Key electrical sources
Some of the more important electrical sources, both at the power and signal level, include batteries, generators, alternators, signal sources, solar cells, electronic power supplies, and transducers.
Batteries have chemical input energy sources. They always produce dc output and generate a fixed-output voltage. They are the primary power source in most mobile electronic devices, although discharge is a constant nuisance. Liquid electrolyte-type batteries, such as lead acid for automotive applications, are capable of very-high power levels in a relatively small package. Dry-cell batteries include alkaline, nickel cadmium (NiCd), and lithium ion (Li-ion). The rechargeability of low-power-density alkaline batteries requires the right batteries and right charger. High-power-density NiCd batteries are rechargeable, but require special procedures. Li-ion batteries have the highest power density, and are rechargeable.
Generators maintain a mechanical energy input, usually a rotating shaft. They generate dc power, and output voltage is proportional to input speed. Certain generators can produce adjustable output voltage. Brushes connect their internal rotating components to the stationary outer world.
Alternators, generally used by power companies, can deliver up to 100 A at 12 Vac. They’re often found in automobile charging systems. In these systems, rectifying diodes — integral to the alternator structure — convert ac to dc. Such systems can recharge lead-acid batteries.
Signals and signal sources are generated by all types of transducers and sensors. They’re received by antennas as radio signals and, in turn, transmitted in all wireless devices.
Solar cells convert light energy into electrical energy without moving parts. Voltage amplitude and current depend on incident light intensity.
Electronic power supplies receive power from ac power lines in homes, offices, factories, etc. They require diodes to convert ac into dc power, and transformers to change output-voltage level from line-voltage level. Such supplies are the primary power source in stationary electronic devices and can be made with adjustable output voltage. Similar in behavior to batteries, power supplies offer more constant output voltage attributed to built-in regulators, and they never lose their charge. However, they do require an extension cord from a wall outlet to the power supply.
Transducers generate signal-level voltages, sometimes currents, which depend on the measurement of some variable, such as pressure, temperature, rotational speed, etc. There are too many possibilities to list in this general discussion, though.
Summary
Electrical and hydraulic sources, recognized as energy converters, convert energy in one form into electrical and hydraulic energy, respectively. The hydraulic source tends to produce an output flow due to its positive displacement. That flow, which depends mostly on the input shaft speed, is relatively unaffected by the pump’s output pressure. Thus, it’s called a positive-flow source.

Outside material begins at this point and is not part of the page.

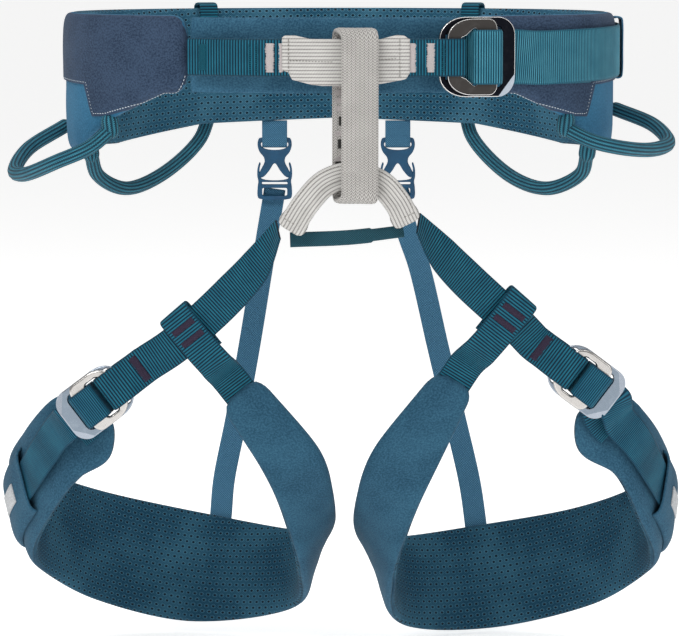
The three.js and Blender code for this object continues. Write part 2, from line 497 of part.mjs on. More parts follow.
for (const [name, leg] of Object.entries(LEGS)) {
  const top = new THREE.CatmullRomCurve3(leg.pad.top.map((p) => V(...p)), false, 'centripetal');
  const low = new THREE.CatmullRomCurve3(leg.pad.low.map((p) => V(...p)), false, 'centripetal');
  const mid = (u) => top.getPoint(u).add(low.getPoint(u)).multiplyScalar(0.5);
  // Frame on the pad's outer face at u along it; h is half the pad's width there.
  const padFrame = (u) => {
    const w = top.getPoint(u).sub(low.getPoint(u));
    const h = w.length() / 2;
    w.normalize();
    const t = mid(Math.min(u + 0.01, 1)).sub(mid(Math.max(u - 0.01, 0))).normalize();
    const n = V().crossVectors(t, w).normalize();
    const p = mid(u);
    if (n.dot(p.clone().sub(leg.centre)) < 0) n.negate();
    return { p, w, n, h, u };
  };
  const padPoint = (u, v, off) => {
    const f = padFrame(u);
    return f.p.addScaledVector(f.w, v * f.h).addScaledVector(f.n, off);
  };
  const padFrames = range(0, 1, 45).map(padFrame);
  const layer = (part, [from, to], material, inset) => {
    const frames = inset ? padFrames.slice(1, -1) : padFrames;
    const outline = ({ h }) => {
      const a = h - inset;
      return [[-a, from], [-a / 2, from], [a / 2, from], [a, from], [a, to], [a / 2, to], [-a / 2, to],
        [-a, to]];
    };
    add(`leg_${part}_${name}`, sweep(frames, outline), material);
  };
  layer('shell', PAD_LAYERS.shell, 'fabric', 0);
  layer('foam', PAD_LAYERS.foam, 'foam', 1.5);
  layer('lining', PAD_LAYERS.lining, 'mesh', 0);

  const axes = buckleAxes(leg.buckle, leg.pull, V(0, -1, 0));
  buckle(`leg_buckle_${name}`, axes, LEG_BUCKLE, 'silver', 'slate');

  // Strap from the lower tie-in point, folded round the near bars of the leg buckle.
  const upper = leg.strap.map(([x, y, z]) => V(x, y, z));
  const upperW = leg.strap.map(([, , , x, y, z]) => V(x, y, z));
  const across = axes.c.clone().multiplyScalar(axes.c.dot(upperW[4]) > 0 ? 1 : -1);
  const eye = [[-17, 0.1], [-11, 0.3], ...EYE_OVER, ...EYE_UNDER].map(([s, h]) => axes.at(s, h));
  add(`leg_strap_${name}`, ribbon([...upper, ...eye], [...upperW, ...eye.map(() => across)], LEG_WEB_HALF),
    'webbing');

  // Branch strap: folded round the leg strap and sewn to the inner end of the pad.
  const run = V(...leg.strap[4].slice(0, 3)).sub(V(...leg.strap[3].slice(0, 3))).normalize();
  const out = V().crossVectors(leg.branch, run).normalize();
  if (out.y > 0) out.negate();
  const atJoint = (b, h) => leg.joint.clone().addScaledVector(leg.branch, b).addScaledVector(out, h);
  const turn = [[16, -2.6], [8, -2.6], [-11.6, -2.6], [-13.5, -1.7], [-14.2, 0], [-13.5, 1.7], [-11.6, 2.6],
    [6, 2.6], [13, 2.4], [24, 0.4]];
  const start = padFrame(0);
  const t0 = mid(0.01).sub(mid(0)).normalize();
  const reach = [[-11, -2.2], [-0.6, -4.2]].map(([a, b]) => start.p.clone().addScaledVector(t0,
    a).addScaledVector(start.n, b));
  const endW = start.w.clone().multiplyScalar(start.w.dot(run) > 0 ? 1 : -1);
  const branchPoints = [...turn.map(([b, h]) => atJoint(b, h)), ...reach];
  const branchAcross = branchPoints.map((_, i) => (i < turn.length ? run : endW));
  add(`leg_branch_${name}`, ribbon(branchPoints, branchAcross, 9.8), 'webbing');

  // Adjusting strap: sewn on the outer wing, through the buckle, its tail back along the wing.
  const sign = padFrame(0.9).w.dot(axes.c) > 0 ? 1 : -1;
  const wing = (list) => list.map(([u, off, across = 0]) => {
    const f = padFrame(u);
    return { p: f.p.addScaledVector(f.n, off).addScaledVector(f.w, across), w: f.w.multiplyScalar(sign) };
  });
  const middle = [[26, -6.6], ...adjustPath(LEG_BUCKLE, 39)].map(([s, h]) => ({ p: axes.at(s, h),
    w: axes.c.clone() }));
  const stations = [...wing([[0.9, 1.6], [0.94, 1.7], [0.975, 2.4]]), ...middle, ...wing(leg.tail)];
  add(`leg_adjust_${name}`, ribbon(stations.map((s) => s.p), stations.map((s) => s.w), 10.2, 1.5),
    'webbing');

  // Pocket for the tail, with a plain label on it.
  add(`leg_pocket_${name}`, sweep(range(0.735, 0.63, 9).map(padFrame), bridge(-18, 18, 1.1, 4.1)),
    'fabric');
  const tag = sweep(range(0.713, 0.683, 3).map(padFrame), () => [[-5, 5.6], [5, 5.6], [5, 6.4], [-5, 6.4]]);
  add(`leg_label_${name}`, tag, 'label');

  // ---- rear riser: tab on the belt, hook, frame and elastic ----
  const x = leg.riser;
  const tabPath = [[113.8, -45.8], [113.8, -57], [113, -60.4], [111, -61.6], [109, -60.4], [108.2, -57],
    [108.2, -45.8]];
  add(`riser_tab_${name}`, ribbon(tabPath.map(([y, z]) => V(x, y, z)), V(1, 0, 0), 7.6, 1.3), 'elastic');
  const back = { o: V(x, 111, 0), x: V(1, 0, 0), y: V(0, 0, 1), z: V(0, -1, 0) };
  const hook = [[-10, -56.4], [-10, -64.6], [-5.6, -66.6], [-9.2, -73.6], [-10, -79.8], [-6.4, -80.4],
    [0, -72.4],
    [6.4, -80.4], [10, -79.8], [9.2, -73.6], [5.6, -66.6], [10, -64.6], [10, -56.4]];
  const slot = [[-8.4, -59], [-8.4, -63.2], [8.4, -63.2], [8.4, -59]];
  add(`riser_hook_${name}`, plate(hook, [slot], back, -1.6, 1.6, 0.4), 'clip');
  const clip = cutRect(-10, 10, -93.4, -81.8, 1);
  const gap = [[-7.6, -84.8], [7.6, -84.8], [7.6, -83.2], [-7.6, -83.2]];
  const grip = [[-7.6, -91.6], [7.6, -91.6], [7.6, -87], [-7.6, -87]];
  add(`riser_clip_${name}`, plate(clip, [gap, grip], back, -2, 2, 0.4), 'clip');

  const seam = leg.side < 0 ? 0.405 : 0.414;
  const lower = leg.elastic.map(([ex, ey, ez]) => V(ex, ey, ez));
  const foot = [padPoint(seam, 0.96, 2.6), padPoint(seam, 0.7, 1.6), padPoint(seam, 0.4, 1.5)];
  lower[0].y = 114;
  add(`riser_elastic_${name}`, ribbon([...lower, ...foot], V(1, 0, 0), RISER_HALF, 1.4), 'elastic');
}

export default group;
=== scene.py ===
import math

import bmesh
import bpy
import numpy as np
from mathutils import Matrix, Vector, noise


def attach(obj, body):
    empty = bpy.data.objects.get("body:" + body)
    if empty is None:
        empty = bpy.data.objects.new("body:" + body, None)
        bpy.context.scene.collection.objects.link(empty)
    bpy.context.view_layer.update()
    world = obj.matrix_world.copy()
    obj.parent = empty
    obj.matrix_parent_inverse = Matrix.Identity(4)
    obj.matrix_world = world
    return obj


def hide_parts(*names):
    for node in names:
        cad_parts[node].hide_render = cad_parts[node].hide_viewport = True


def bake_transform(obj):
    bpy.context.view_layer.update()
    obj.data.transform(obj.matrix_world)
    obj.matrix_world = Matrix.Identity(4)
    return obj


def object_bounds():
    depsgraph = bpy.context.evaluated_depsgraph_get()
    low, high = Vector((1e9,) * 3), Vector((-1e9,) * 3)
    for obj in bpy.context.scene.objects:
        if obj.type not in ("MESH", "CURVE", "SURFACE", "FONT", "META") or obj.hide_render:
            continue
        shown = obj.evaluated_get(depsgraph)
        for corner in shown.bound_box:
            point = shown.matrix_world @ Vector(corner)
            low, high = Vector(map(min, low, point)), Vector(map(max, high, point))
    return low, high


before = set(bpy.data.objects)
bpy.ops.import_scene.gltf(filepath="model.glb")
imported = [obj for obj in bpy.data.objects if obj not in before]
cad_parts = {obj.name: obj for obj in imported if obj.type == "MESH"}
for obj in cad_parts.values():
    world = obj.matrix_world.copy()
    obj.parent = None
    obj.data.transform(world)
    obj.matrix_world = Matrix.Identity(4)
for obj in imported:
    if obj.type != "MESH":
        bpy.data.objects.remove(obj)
cad_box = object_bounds()

MM = 0.001
RNG = np.random.default_rng(7)
LENS_MM, SENSOR_MM = 182.8, 36
CAMERA_TILT, CAMERA_FAR = 6, 2  # degrees down, metres from the target
CAMERA_TARGET = Vector((0, 0, -0.155))
MIDDLE = (0, 0, -0.16)  # where the lights aim
FLOOR_DROP = 0.002


# ---------------------------------------------------------------- camera, lights and floor
def make_camera():
    tilt = math.radians(CAMERA_TILT)
    data = bpy.data.cameras.new("camera")
    data.sensor_width = SENSOR_MM
    data.lens = LENS_MM
    data.clip_end = 500
    camera = bpy.data.objects.new("camera", data)
    camera.location = CAMERA_TARGET + CAMERA_FAR * Vector((0, -math.cos(tilt), math.sin(tilt)))
    camera.rotation_euler = (math.pi / 2 - tilt, 0, 0)
    bpy.context.scene.collection.objects.link(camera)
    bpy.context.scene.camera = camera


def softbox(name, place, size, power):
    data = bpy.data.lights.new(name, "AREA")
    data.shape = "RECTANGLE"
    data.size, data.size_y = size
    data.energy = power
    light = bpy.data.objects.new(name, data)
    light.location = place
    light.rotation_euler = (Vector(MIDDLE) - Vector(place)).to_track_quat("-Z", "Y").to_euler()
    bpy.context.scene.collection.objects.link(light)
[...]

In contrast, an electrical generator’s natural tendency is to produce a positive voltage. In this context, positive isn’t meant to be algebraic polarity or sign, but rather it infers that the voltage remains unaffected by the amount of output flow, that is, the output current. Now, if these two different sources were perfectly analogous, the hydraulic pump would be a positive pressure source, or the electrical generators would be positive current sources. In other words, the analogies diverge due to the way the two sources are constructed. But it raises the question: “Are there positive pressure sources and are there positive current sources?” The answer is an emphatic “YES.” The next installment will explore the variations and possibilities.